Three non-profit environmental organizations are basking in the glow of victory this week and heaping massive praise on the Georgia-Pacific paper company, for establishing a policy not to purchase trees from so-called “Endangered Forests” or from new pine plantations established where natural hardwood forests once stood. The policy statement was developed in consultation with the Dogwood Alliance, the Natural Resources Defense Council and the Rainforest Action Network.

The NRDC press release hails the agreement as a “bold commitment to forests,” and the Dogwood Alliance praises the “iconic Southern paper giant” for “announcing bold new steps … to prevent the conversion of (more than) 90 million acres of natural hardwood forests to pine plantations and protect endangered forests in the Southern U.S. –- the largest wood and paper producing region of the world. History is in the making. Times are changing.

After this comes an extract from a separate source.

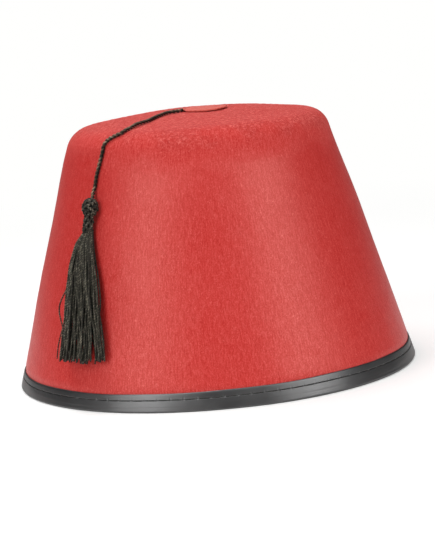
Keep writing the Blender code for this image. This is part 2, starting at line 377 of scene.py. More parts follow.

A major economic force affecting forests has shifted.”

While the new forest policy applies to all of its operations, according to the agreement, it is just a “first step” in implementing the company’s commitment to working with environmental groups and scientists “to identify 11 Endangered Forests and Special Areas totaling 600,000 acres in the Mid-Atlantic Coastal Eco-Region, as well as 90 million acres of natural hardwood forests in the Southern region.”

“No other U.S. company has demonstrated this level of initiative in mapping unique forests across such a broad region,” said Debbie Hammel, the senior resource specialist with NRDC. “Through this process, GP has proven that — by harnessing scientific advances and seeking conservation guidance — corporations can help protect unique places without sacrificing profitability.”